What the task asks>
Exactly repeat the full listing that follows.

Information provided>
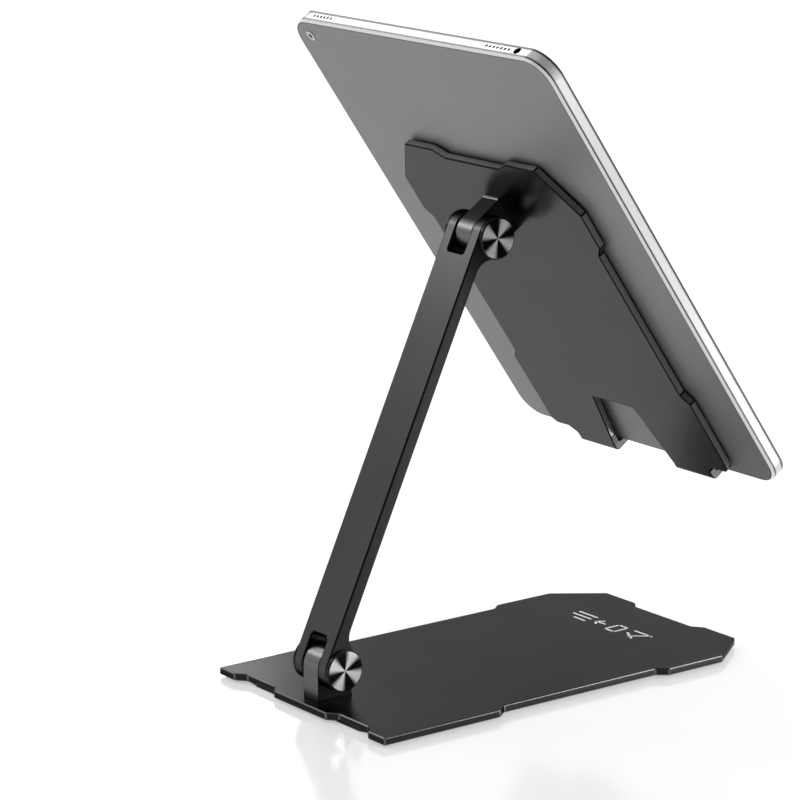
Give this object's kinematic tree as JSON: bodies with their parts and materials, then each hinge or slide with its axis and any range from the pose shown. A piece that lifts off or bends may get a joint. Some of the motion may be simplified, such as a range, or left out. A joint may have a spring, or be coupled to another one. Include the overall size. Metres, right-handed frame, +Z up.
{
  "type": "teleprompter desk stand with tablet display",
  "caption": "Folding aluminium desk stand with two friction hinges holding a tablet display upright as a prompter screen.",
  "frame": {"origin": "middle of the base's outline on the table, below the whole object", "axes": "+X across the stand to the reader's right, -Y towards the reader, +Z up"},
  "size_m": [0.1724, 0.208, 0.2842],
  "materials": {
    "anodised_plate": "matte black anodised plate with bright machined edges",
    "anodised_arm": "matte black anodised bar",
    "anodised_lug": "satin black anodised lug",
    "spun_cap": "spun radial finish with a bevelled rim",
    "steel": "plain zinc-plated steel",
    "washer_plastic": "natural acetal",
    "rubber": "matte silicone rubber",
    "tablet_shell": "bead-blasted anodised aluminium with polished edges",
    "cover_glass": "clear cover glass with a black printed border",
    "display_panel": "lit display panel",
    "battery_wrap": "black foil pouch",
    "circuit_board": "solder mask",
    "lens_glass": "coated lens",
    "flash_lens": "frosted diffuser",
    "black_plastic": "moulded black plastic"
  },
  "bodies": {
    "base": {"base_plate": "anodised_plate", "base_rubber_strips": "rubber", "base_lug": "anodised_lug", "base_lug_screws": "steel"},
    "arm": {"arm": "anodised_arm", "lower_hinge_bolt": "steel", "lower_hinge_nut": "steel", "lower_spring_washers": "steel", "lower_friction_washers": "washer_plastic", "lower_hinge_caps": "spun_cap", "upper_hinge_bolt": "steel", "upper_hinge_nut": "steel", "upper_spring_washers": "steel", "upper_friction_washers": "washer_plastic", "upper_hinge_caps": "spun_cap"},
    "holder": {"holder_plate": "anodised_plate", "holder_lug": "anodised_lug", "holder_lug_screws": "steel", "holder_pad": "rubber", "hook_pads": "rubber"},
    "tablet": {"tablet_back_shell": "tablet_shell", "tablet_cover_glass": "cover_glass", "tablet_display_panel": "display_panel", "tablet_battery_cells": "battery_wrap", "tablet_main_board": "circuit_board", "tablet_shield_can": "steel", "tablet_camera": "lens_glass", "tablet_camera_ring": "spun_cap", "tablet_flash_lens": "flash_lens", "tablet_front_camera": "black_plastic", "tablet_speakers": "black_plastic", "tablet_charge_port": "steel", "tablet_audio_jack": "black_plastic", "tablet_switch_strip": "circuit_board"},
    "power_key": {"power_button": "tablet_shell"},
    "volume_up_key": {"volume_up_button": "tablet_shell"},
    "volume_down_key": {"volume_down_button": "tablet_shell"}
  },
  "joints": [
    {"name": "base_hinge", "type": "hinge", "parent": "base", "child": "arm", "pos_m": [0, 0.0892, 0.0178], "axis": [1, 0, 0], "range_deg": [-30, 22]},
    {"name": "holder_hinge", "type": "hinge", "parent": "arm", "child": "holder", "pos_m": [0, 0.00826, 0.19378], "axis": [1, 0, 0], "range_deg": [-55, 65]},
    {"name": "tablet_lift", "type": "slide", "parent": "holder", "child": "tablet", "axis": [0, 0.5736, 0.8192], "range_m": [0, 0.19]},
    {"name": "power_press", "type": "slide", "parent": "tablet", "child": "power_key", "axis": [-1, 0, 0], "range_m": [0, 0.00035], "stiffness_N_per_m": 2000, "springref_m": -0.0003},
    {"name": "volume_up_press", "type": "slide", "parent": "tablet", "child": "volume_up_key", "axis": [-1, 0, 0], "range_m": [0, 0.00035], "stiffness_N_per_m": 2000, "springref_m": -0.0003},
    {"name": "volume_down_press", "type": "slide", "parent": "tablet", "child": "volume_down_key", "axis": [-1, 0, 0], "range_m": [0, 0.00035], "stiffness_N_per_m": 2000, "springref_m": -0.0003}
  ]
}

Solution>
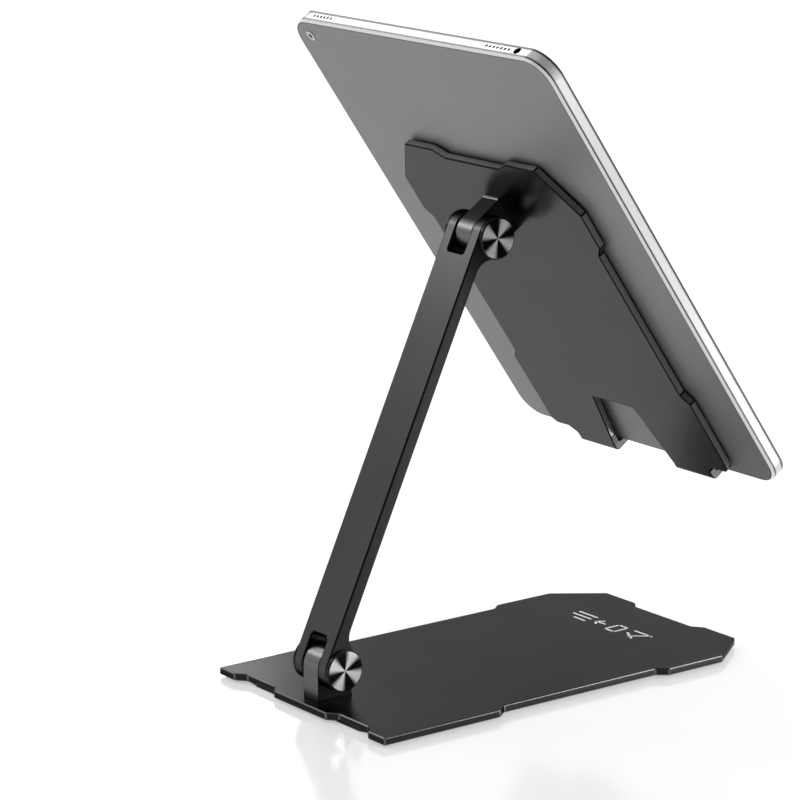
Give this object's kinematic tree as JSON: bodies with their parts and materials, then each hinge or slide with its axis and any range from the pose shown. A piece that lifts off or bends may get a joint. Some of the motion may be simplified, such as a range, or left out. A joint may have a spring, or be coupled to another one. Include the overall size. Metres, right-handed frame, +Z up.
{
  "type": "teleprompter desk stand with tablet display",
  "caption": "Folding aluminium desk stand with two friction hinges holding a tablet display upright as a prompter screen.",
  "frame": {"origin": "middle of the base's outline on the table, below the whole object", "axes": "+X across the stand to the reader's right, -Y towards the reader, +Z up"},
  "size_m": [0.1724, 0.208, 0.2842],
  "materials": {
    "anodised_plate": "matte black anodised plate with bright machined edges",
    "anodised_arm": "matte black anodised bar",
    "anodised_lug": "satin black anodised lug",
    "spun_cap": "spun radial finish with a bevelled rim",
    "steel": "plain zinc-plated steel",
    "washer_plastic": "natural acetal",
    "rubber": "matte silicone rubber",
    "tablet_shell": "bead-blasted anodised aluminium with polished edges",
    "cover_glass": "clear cover glass with a black printed border",
    "display_panel": "lit display panel",
    "battery_wrap": "black foil pouch",
    "circuit_board": "solder mask",
    "lens_glass": "coated lens",
    "flash_lens": "frosted diffuser",
    "black_plastic": "moulded black plastic"
  },
  "bodies": {
    "base": {"base_plate": "anodised_plate", "base_rubber_strips": "rubber", "base_lug": "anodised_lug", "base_lug_screws": "steel"},
    "arm": {"arm": "anodised_arm", "lower_hinge_bolt": "steel", "lower_hinge_nut": "steel", "lower_spring_washers": "steel", "lower_friction_washers": "washer_plastic", "lower_hinge_caps": "spun_cap", "upper_hinge_bolt": "steel", "upper_hinge_nut": "steel", "upper_spring_washers": "steel", "upper_friction_washers": "washer_plastic", "upper_hinge_caps": "spun_cap"},
    "holder": {"holder_plate": "anodised_plate", "holder_lug": "anodised_lug", "holder_lug_screws": "steel", "holder_pad": "rubber", "hook_pads": "rubber"},
    "tablet": {"tablet_back_shell": "tablet_shell", "tablet_cover_glass": "cover_glass", "tablet_display_panel": "display_panel", "tablet_battery_cells": "battery_wrap", "tablet_main_board": "circuit_board", "tablet_shield_can": "steel", "tablet_camera": "lens_glass", "tablet_camera_ring": "spun_cap", "tablet_flash_lens": "flash_lens", "tablet_front_camera": "black_plastic", "tablet_speakers": "black_plastic", "tablet_charge_port": "steel", "tablet_audio_jack": "black_plastic", "tablet_switch_strip": "circuit_board"},
    "power_key": {"power_button": "tablet_shell"},
    "volume_up_key": {"volume_up_button": "tablet_shell"},
    "volume_down_key": {"volume_down_button": "tablet_shell"}
  },
  "joints": [
    {"name": "base_hinge", "type": "hinge", "parent": "base", "child": "arm", "pos_m": [0, 0.0892, 0.0178], "axis": [1, 0, 0], "range_deg": [-30, 22]},
    {"name": "holder_hinge", "type": "hinge", "parent": "arm", "child": "holder", "pos_m": [0, 0.00826, 0.19378], "axis": [1, 0, 0], "range_deg": [-55, 65]},
    {"name": "tablet_lift", "type": "slide", "parent": "holder", "child": "tablet", "axis": [0, 0.5736, 0.8192], "range_m": [0, 0.19]},
    {"name": "power_press", "type": "slide", "parent": "tablet", "child": "power_key", "axis": [-1, 0, 0], "range_m": [0, 0.00035], "stiffness_N_per_m": 2000, "springref_m": -0.0003},
    {"name": "volume_up_press", "type": "slide", "parent": "tablet", "child": "volume_up_key", "axis": [-1, 0, 0], "range_m": [0, 0.00035], "stiffness_N_per_m": 2000, "springref_m": -0.0003},
    {"name": "volume_down_press", "type": "slide", "parent": "tablet", "child": "volume_down_key", "axis": [-1, 0, 0], "range_m": [0, 0.00035], "stiffness_N_per_m": 2000, "springref_m": -0.0003}
  ]
}